Synopsis: Luke Skywalker dives deeper into the ways of the Force under the guidance of wise yet now cynical Yoda, while Dark Vader and the Empire relentlessly pursue Luke and the Rebel Alliance.
• Easily one of the best sequels ever made.
• The dialogue is marginally better than New Hope, likely thanks to known ad-libbing and new director.
• The main cast from the first film continued to give it their all, while the addition of the ancient Yoda adds a greater sense of depth to the growing mythology.
• A remarkable gauntlet of a story, while the villains technically win. It might very well still be the darkest story of the franchise.
• Even though the dialogue is improved, it is still rather weak, simplistic, and even whiny. This fact likely contributed to famously misremembered lines from the film.

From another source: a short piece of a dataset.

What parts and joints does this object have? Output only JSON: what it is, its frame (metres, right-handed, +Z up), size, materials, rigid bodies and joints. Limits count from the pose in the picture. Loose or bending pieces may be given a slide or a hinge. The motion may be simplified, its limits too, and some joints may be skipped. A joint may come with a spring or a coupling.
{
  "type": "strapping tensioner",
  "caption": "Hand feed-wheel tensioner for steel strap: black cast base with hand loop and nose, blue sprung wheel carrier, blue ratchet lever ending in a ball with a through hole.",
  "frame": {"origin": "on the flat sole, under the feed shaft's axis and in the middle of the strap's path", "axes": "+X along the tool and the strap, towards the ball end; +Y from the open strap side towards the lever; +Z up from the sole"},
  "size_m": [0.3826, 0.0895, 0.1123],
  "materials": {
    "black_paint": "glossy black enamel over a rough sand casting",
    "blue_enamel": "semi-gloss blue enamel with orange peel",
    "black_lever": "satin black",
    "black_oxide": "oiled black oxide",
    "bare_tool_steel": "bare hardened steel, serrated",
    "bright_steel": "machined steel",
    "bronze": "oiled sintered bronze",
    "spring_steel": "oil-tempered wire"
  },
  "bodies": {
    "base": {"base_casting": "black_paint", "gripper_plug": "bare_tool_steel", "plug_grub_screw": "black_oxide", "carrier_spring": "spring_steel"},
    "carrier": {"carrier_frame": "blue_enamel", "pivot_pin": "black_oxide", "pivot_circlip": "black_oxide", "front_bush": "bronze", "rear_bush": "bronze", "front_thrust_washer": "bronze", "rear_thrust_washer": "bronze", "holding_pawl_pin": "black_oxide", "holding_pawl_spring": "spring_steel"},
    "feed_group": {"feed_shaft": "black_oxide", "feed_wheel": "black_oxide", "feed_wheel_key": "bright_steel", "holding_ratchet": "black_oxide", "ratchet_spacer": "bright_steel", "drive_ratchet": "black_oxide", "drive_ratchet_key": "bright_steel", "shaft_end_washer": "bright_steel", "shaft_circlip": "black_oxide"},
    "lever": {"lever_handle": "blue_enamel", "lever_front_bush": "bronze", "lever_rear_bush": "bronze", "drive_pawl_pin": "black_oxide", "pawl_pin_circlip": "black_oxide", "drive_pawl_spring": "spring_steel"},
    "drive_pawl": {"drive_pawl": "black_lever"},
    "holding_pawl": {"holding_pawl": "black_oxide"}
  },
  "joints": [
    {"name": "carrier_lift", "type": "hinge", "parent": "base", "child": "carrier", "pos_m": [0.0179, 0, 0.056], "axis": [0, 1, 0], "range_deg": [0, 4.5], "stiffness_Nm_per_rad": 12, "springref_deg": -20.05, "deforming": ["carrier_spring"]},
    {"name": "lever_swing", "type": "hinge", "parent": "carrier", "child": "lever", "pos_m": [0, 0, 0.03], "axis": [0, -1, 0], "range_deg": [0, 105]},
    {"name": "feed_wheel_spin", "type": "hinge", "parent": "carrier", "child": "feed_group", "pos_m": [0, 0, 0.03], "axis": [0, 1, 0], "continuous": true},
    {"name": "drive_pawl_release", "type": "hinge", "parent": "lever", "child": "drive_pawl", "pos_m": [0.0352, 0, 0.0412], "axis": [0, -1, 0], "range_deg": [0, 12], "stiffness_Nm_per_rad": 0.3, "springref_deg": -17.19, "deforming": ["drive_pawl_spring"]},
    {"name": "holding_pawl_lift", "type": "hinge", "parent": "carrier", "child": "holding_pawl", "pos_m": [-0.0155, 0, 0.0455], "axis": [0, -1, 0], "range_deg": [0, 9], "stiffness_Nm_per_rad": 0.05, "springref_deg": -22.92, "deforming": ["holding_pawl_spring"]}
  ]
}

• The depth of character Luke gained was a bit countered by his high pitched whining.
• Had middle story problems of not having a strong beginning or end.
• Nostalgia elevated the film perhaps too much.

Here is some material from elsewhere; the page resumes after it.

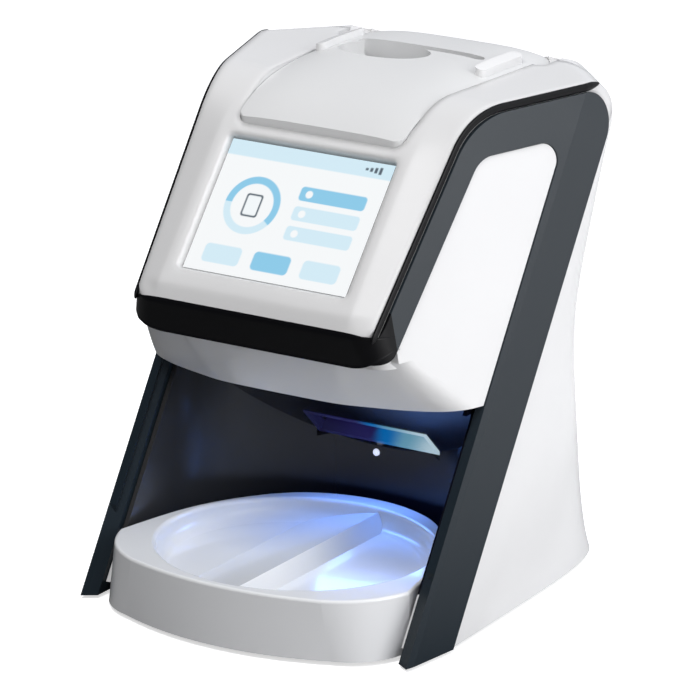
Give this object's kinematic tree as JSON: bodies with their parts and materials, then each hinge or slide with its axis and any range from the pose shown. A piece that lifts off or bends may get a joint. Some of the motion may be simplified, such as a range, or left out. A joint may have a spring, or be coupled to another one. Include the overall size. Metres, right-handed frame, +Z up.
{
  "type": "phosphor plate scanner",
  "caption": "Free-standing scanner for dental phosphor plates: leaning screen head on two legs over an open bay with a pull-out tray, entry slot in the top",
  "frame": {"origin": "on the table under the middle of the body", "axes": "+X right as seen from the front, +Y back, +Z up"},
  "size_m": [0.1708, 0.198, 0.2205],
  "materials": {
    "band_grey": "satin dark slate-grey",
    "chin_black": "satin near-black",
    "shell_white": "gloss white",
    "bay_black": "gloss black",
    "tray_white": "gloss white",
    "lid_grey": "satin light grey",
    "screen_glass": "clear cover glass",
    "inner_metal": "plated sheet",
    "circuit_green": "solder mask",
    "rubber_black": "matt",
    "fastener_steel": "zinc plated",
    "inner_plastic": "moulded black",
    "shaft_steel": "ground",
    "motor_black": "satin black",
    "laser_brass": "turned",
    "mirror_silver": "front-coated",
    "panel_grey": "satin grey",
    "light_clear": "clear, lit from behind"
  },
  "bodies": {
    "body": {"right_side_band": "band_grey", "left_side_band": "band_grey", "chin_band": "chin_black", "screen_bezel": "shell_white", "head_shell": "shell_white", "rear_cover": "shell_white", "bay_liner": "bay_black", "display_glass": "screen_glass", "display_module": "inner_metal", "display_bracket": "inner_metal", "display_board": "circuit_green", "base_plate": "shell_white", "rubber_feet": "rubber_black", "base_screws": "fastener_steel", "right_chassis_plate": "inner_metal", "left_chassis_plate": "inner_metal", "chassis_tie_bars": "inner_metal", "entry_throat": "inner_plastic", "front_plate_guide": "inner_metal", "rear_plate_guide": "inner_metal", "stepper_motor": "motor_black", "drive_belt": "rubber_black", "optics_shelf": "inner_metal", "laser_module": "laser_brass", "mirror_motor": "motor_black", "light_collector": "inner_plastic", "photomultiplier": "motor_black", "erase_lamp_bar": "circuit_green", "main_board": "circuit_green", "power_jack": "inner_plastic", "network_jack": "shaft_steel", "power_switch_body": "inner_plastic", "connector_panel": "panel_grey", "exit_light_guide": "light_clear", "status_led": "light_clear"},
    "tray": {"tray": "tray_white"},
    "lid": {"lid": "lid_grey", "lid_grips": "shell_white"},
    "upper_roller": {"upper_drive_shaft": "shaft_steel", "upper_roller_sleeve": "rubber_black"},
    "lower_roller": {"lower_drive_shaft": "shaft_steel", "lower_roller_sleeve": "rubber_black"},
    "upper_pinch": {"upper_pinch_roller": "inner_plastic"},
    "lower_pinch": {"lower_pinch_roller": "inner_plastic"},
    "motor_rotor": {"motor_pulley": "shaft_steel"},
    "mirror": {"scan_mirror": "mirror_silver"},
    "rocker": {"power_rocker": "inner_plastic"}
  },
  "joints": [
    {"name": "tray_slide", "type": "slide", "parent": "body", "child": "tray", "axis": [0, -1, 0], "range_m": [0, 0.13]},
    {"name": "lid_lift", "type": "slide", "parent": "body", "child": "lid", "axis": [0, 0, 1], "range_m": [0, 0.06]},
    {"name": "upper_roller_spin", "type": "hinge", "parent": "body", "child": "upper_roller", "pos_m": [0, 0.0534, 0.18], "axis": [1, 0, 0], "continuous": true},
    {"name": "lower_roller_spin", "type": "hinge", "parent": "body", "child": "lower_roller", "pos_m": [0, 0.0534, 0.125], "axis": [1, 0, 0], "continuous": true},
    {"name": "upper_pinch_spin", "type": "hinge", "parent": "body", "child": "upper_pinch", "pos_m": [0, 0.0676, 0.18], "axis": [1, 0, 0], "continuous": true},
    {"name": "lower_pinch_spin", "type": "hinge", "parent": "body", "child": "lower_pinch", "pos_m": [0, 0.0676, 0.125], "axis": [1, 0, 0], "continuous": true},
    {"name": "motor_spin", "type": "hinge", "parent": "body", "child": "motor_rotor", "pos_m": [0, 0.04, 0.15], "axis": [1, 0, 0], "continuous": true},
    {"name": "mirror_swing", "type": "hinge", "parent": "body", "child": "mirror", "pos_m": [0, 0.08, 0.15], "axis": [0, 0, 1], "range_deg": [-12, 12]},
    {"name": "rocker_tip", "type": "hinge", "parent": "body", "child": "rocker", "pos_m": [0.028, 0.0875, 0.026], "axis": [1, 0, 0], "range_deg": [-7, 7]}
  ],
  "couplings": [
    {"joint": "lower_roller_spin", "follows": "upper_roller_spin", "ratio": 1},
    {"joint": "upper_pinch_spin", "follows": "upper_roller_spin", "ratio": -1.6},
    {"joint": "lower_pinch_spin", "follows": "upper_roller_spin", "ratio": -1.6},
    {"joint": "motor_spin", "follows": "upper_roller_spin", "ratio": 1.3333}
  ]
}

While Last Jedi had it polarization, so too did Empire Strikes Back, not that nostalgia allows for such things to be accurately remembered. In fact, critics were rather mixed in their response to the film when released in 1980, perhaps via a mix of hype, dramatic narrative shifts, and the familiar narrative itself. Though there was no true Rotten Tomatoes analogue at the time for user reviews, it also seems likely that there was a small cohort of fans that did not like the radical revelations of opposites Luke and Darth Vader. Obiwan did directly state in New Hope that Vader turned evil and murdered Luke’s father, leading to the continuing point-of-view subplot in the series. It is easy to see how some fans complained, how can the truly good Luke Skywalker be the son of pure evil Darth Vader!? Why did they contradict everything with such a lame excuse? This makes no sense at all! I feel utter revulsion! There is also the interesting argument that Empire might still be the darkest of the franchise: Obiwan technically lied, Luke unfortunately learns Vader his is father, Luke’s father lops his hand off, Han Solo was frozen in carbonite, and the Rebel Alliance ended on the run with perhaps less hope than before.

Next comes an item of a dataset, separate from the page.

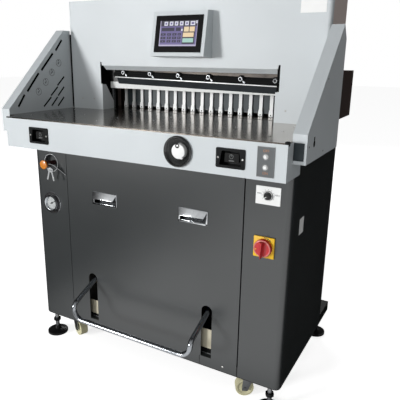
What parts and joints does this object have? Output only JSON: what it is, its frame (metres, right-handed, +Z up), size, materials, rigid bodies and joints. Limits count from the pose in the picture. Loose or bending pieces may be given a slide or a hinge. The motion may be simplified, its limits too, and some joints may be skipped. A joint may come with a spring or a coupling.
{
  "type": "electric paper cutter",
  "caption": "Floor-standing hydraulic paper guillotine: cabinet, table with side wings, gantry with slanting knife, clamp, back gauge, touch console and foot pedal.",
  "frame": {"origin": "floor level, under the middle of the machine's bounding box", "axes": "+Z up, +Y from the operator towards the rear table, +X to the operator's right"},
  "size_m": [1.0726, 1.206, 1.267],
  "materials": {
    "cabinet_paint": "dark grey fine-textured powder coat",
    "light_paint": "light grey fine-textured powder coat",
    "base_paint": "black satin paint",
    "guard_paint": "black-brown satin paint",
    "table_plate": "ground and polished",
    "bright_steel": "ground",
    "chrome": "polished",
    "black_plastic": "satin black",
    "nylon": "cream nylon",
    "clamp_paint": "light grey enamel",
    "stick_plastic": "red plastic",
    "plate_grey": "satin grey",
    "plate_white": "satin white",
    "plate_yellow": "satin yellow",
    "red_plastic": "gloss red",
    "screen_glass": "display behind glass",
    "hydraulic_paint": "cream enamel",
    "orange_plastic": "gloss orange"
  },
  "bodies": {
    "machine": {"base_frame": "base_paint", "levelling_feet": "black_plastic", "rear_caster_forks": "bright_steel", "left_column_panel": "cabinet_paint", "right_column_panel": "cabinet_paint", "front_panel": "cabinet_paint", "rear_panel": "cabinet_paint", "panel_pulls": "chrome", "side_frames": "base_paint", "guide_beam": "base_paint", "front_table": "table_plate", "rear_table": "table_plate", "cutting_stick": "stick_plastic", "air_jets": "bright_steel", "front_bar": "light_paint", "button_housings": "black_plastic", "switch_plate": "plate_grey", "left_wing": "light_paint", "right_wing": "light_paint", "front_cover": "light_paint", "gantry_hood": "light_paint", "console_body": "light_paint", "touch_screen": "screen_glass", "rear_guard": "guard_paint", "gauge_rails": "bright_steel", "gauge_motor": "base_paint", "hydraulic_unit": "hydraulic_paint", "hydraulic_cylinders": "bright_steel", "pedal_brackets": "base_paint", "knob_plate": "plate_white", "main_switch_plate": "plate_yellow", "pressure_gauge": "chrome", "air_blower": "base_paint", "control_box": "hydraulic_paint"},
    "front_left_swivel": {"caster_fork_front_left": "bright_steel"},
    "front_right_swivel": {"caster_fork_front_right": "bright_steel"},
    "front_left_wheel": {"caster_wheel_front_left": "nylon"},
    "front_right_wheel": {"caster_wheel_front_right": "nylon"},
    "rear_left_wheel": {"caster_wheel_rear_left": "nylon"},
    "rear_right_wheel": {"caster_wheel_rear_right": "nylon"},
    "knife_lead": {"knife_guide_roller": "bright_steel"},
    "knife_assembly": {"knife_carrier": "bright_steel", "knife": "bright_steel", "knife_bolts": "chrome"},
    "knife_puller": {"knife_pull_rod": "bright_steel"},
    "clamp": {"clamp_beam": "clamp_paint", "clamp_rods": "chrome"},
    "gauge": {"back_gauge": "light_paint"},
    "screw": {"lead_screw": "bright_steel"},
    "pedal": {"foot_pedal": "chrome"},
    "wheel_control": {"handwheel": "black_plastic"},
    "left_cut_button": {"left_push_button": "black_plastic"},
    "right_cut_button": {"right_push_button": "black_plastic"},
    "start_button": {"on_button": "chrome"},
    "stop_button": {"off_button": "chrome"},
    "pressure_control": {"pressure_knob": "black_plastic"},
    "main_switch": {"switch_handle": "red_plastic"},
    "valve": {"valve_knob": "orange_plastic"},
    "needle": {"gauge_needle": "black_plastic"},
    "lid": {"rear_lid": "guard_paint"}
  },
  "joints": [
    {"name": "front_left_swivel", "type": "hinge", "parent": "machine", "child": "front_left_swivel", "pos_m": [-0.36765, -0.409, 0.075], "axis": [0, 0, 1], "continuous": true},
    {"name": "front_right_swivel", "type": "hinge", "parent": "machine", "child": "front_right_swivel", "pos_m": [0.36835, -0.409, 0.075], "axis": [0, 0, 1], "continuous": true},
    {"name": "front_left_roll", "type": "hinge", "parent": "front_left_swivel", "child": "front_left_wheel", "pos_m": [-0.35096, -0.41574, 0.033], "axis": [-0.3746, -0.9272, 0], "continuous": true},
    {"name": "front_right_roll", "type": "hinge", "parent": "front_right_swivel", "child": "front_right_wheel", "pos_m": [0.35272, -0.41792, 0.033], "axis": [-0.4955, 0.8686, 0], "continuous": true},
    {"name": "rear_left_roll", "type": "hinge", "parent": "machine", "child": "rear_left_wheel", "pos_m": [-0.36765, -0.029, 0.033], "axis": [1, 0, 0], "continuous": true},
    {"name": "rear_right_roll", "type": "hinge", "parent": "machine", "child": "rear_right_wheel", "pos_m": [0.36835, -0.029, 0.033], "axis": [1, 0, 0], "continuous": true},
    {"name": "knife_slide", "type": "slide", "parent": "machine", "child": "knife_lead", "axis": [-0.4395, 0, -0.8983], "range_m": [0, 0.09557]},
    {"name": "knife_tilt", "type": "hinge", "parent": "knife_lead", "child": "knife_assembly", "pos_m": [0.25, -0.201, 1.19], "axis": [0, -1, 0], "range_deg": [0, 1.15]},
    {"name": "knife_pull", "type": "slide", "parent": "machine", "child": "knife_puller", "axis": [0, 0, -1], "range_m": [0, 0.0842]},
    {"name": "clamp_slide", "type": "slide", "parent": "machine", "child": "clamp", "axis": [0, 0, -1], "range_m": [0, 0.0785], "stiffness_N_per_m": 4000, "springref_m": -0.15},
    {"name": "pedal_hinge", "type": "hinge", "parent": "machine", "child": "pedal", "pos_m": [0, -0.419, 0.3], "axis": [1, 0, 0], "range_deg": [0, 20.1]},
    {"name": "gauge_slide", "type": "slide", "parent": "machine", "child": "gauge", "axis": [0, 1, 0], "range_m": [-0.024, 0.56]},
    {"name": "screw_turn", "type": "hinge", "parent": "machine", "child": "screw", "pos_m": [0, -0.067, 0.842], "axis": [0, 1, 0], "continuous": true},
    {"name": "handwheel_turn", "type": "hinge", "parent": "machine", "child": "wheel_control", "pos_m": [0.1984, -0.595, 0.8257], "axis": [0, 1, 0], "continuous": true},
    {"name": "left_cut_press", "type": "slide", "parent": "machine", "child": "left_cut_button", "axis": [0, 1, 0], "range_m": [0, 0.006], "stiffness_N_per_m": 1000, "springref_m": -0.002},
    {"name": "right_cut_press", "type": "slide", "parent": "machine", "child": "right_cut_button", "axis": [0, 1, 0], "range_m": [0, 0.006], "stiffness_N_per_m": 1000, "springref_m": -0.002},
    {"name": "on_press", "type": "slide", "parent": "machine", "child": "start_button", "axis": [0, 1, 0], "range_m": [0, 0.003], "stiffness_N_per_m": 1000, "springref_m": -0.002},
    {"name": "off_press", "type": "slide", "parent": "machine", "child": "stop_button", "axis": [0, 1, 0], "range_m": [0, 0.003], "stiffness_N_per_m": 1000, "springref_m": -0.002},
    {"name": "pressure_turn", "type": "hinge", "parent": "machine", "child": "pressure_control", "pos_m": [0.415, -0.477, 0.703], "axis": [0, 1, 0], "range_deg": [0, 270]},
    {"name": "main_switch_turn", "type": "hinge", "parent": "machine", "child": "main_switch", "pos_m": [0.4117, -0.487, 0.55], "axis": [0, 1, 0], "range_deg": [0, 90]},
    {"name": "valve_turn", "type": "hinge", "parent": "machine", "child": "valve", "pos_m": [-0.4051, -0.487, 0.7021], "axis": [0, 1, 0], "range_deg": [-360, 360]},
    {"name": "needle_turn", "type": "hinge", "parent": "machine", "child": "needle", "pos_m": [-0.4091, -0.474, 0.5533], "axis": [0, 1, 0], "range_deg": [-195, 75]},
    {"name": "lid_hinge", "type": "hinge", "parent": "machine", "child": "lid", "pos_m": [0, -0.047, 1.021], "axis": [1, 0, 0], "range_deg": [0, 75]}
  ],
  "couplings": [
    {"joint": "knife_tilt", "follows": "knife_slide", "rad_per_m": 0.20896},
    {"joint": "knife_pull", "follows": "knife_slide", "ratio": 0.8774},
    {"joint": "pedal_hinge", "follows": "clamp_slide", "rad_per_m": 4.4466},
    {"joint": "screw_turn", "follows": "gauge_slide", "rad_per_m": -314.16}
  ]
}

The positive nostalgia tends to glaze over the reaction in 1980. It has certainly had a negative impact on the continuing franchise, especially for those that just want to sit back and enjoy without incessant, nostalgia-informed whining. So it was OK for future celibate warrior monk Luke to have had what turned out to be an incestuous kiss, but not ok that he was essentially milking a cow for sustenance in self-imposed exile? Psychological issues clearly run in the Skywalker family, why was that forgotten by some fans when they wrote the sequel trilogy? Or perhaps more profound: So merchandising was OK by the 1980s (characters, creatures, ships), but Porgs were somehow not OK in the 2010s? Those are objectively confusing conundrums.
Regardless, Empire was a great entry to the continuing franchise, because of its dramatic narrative shifts that reverberated both narratively and mythologically into today.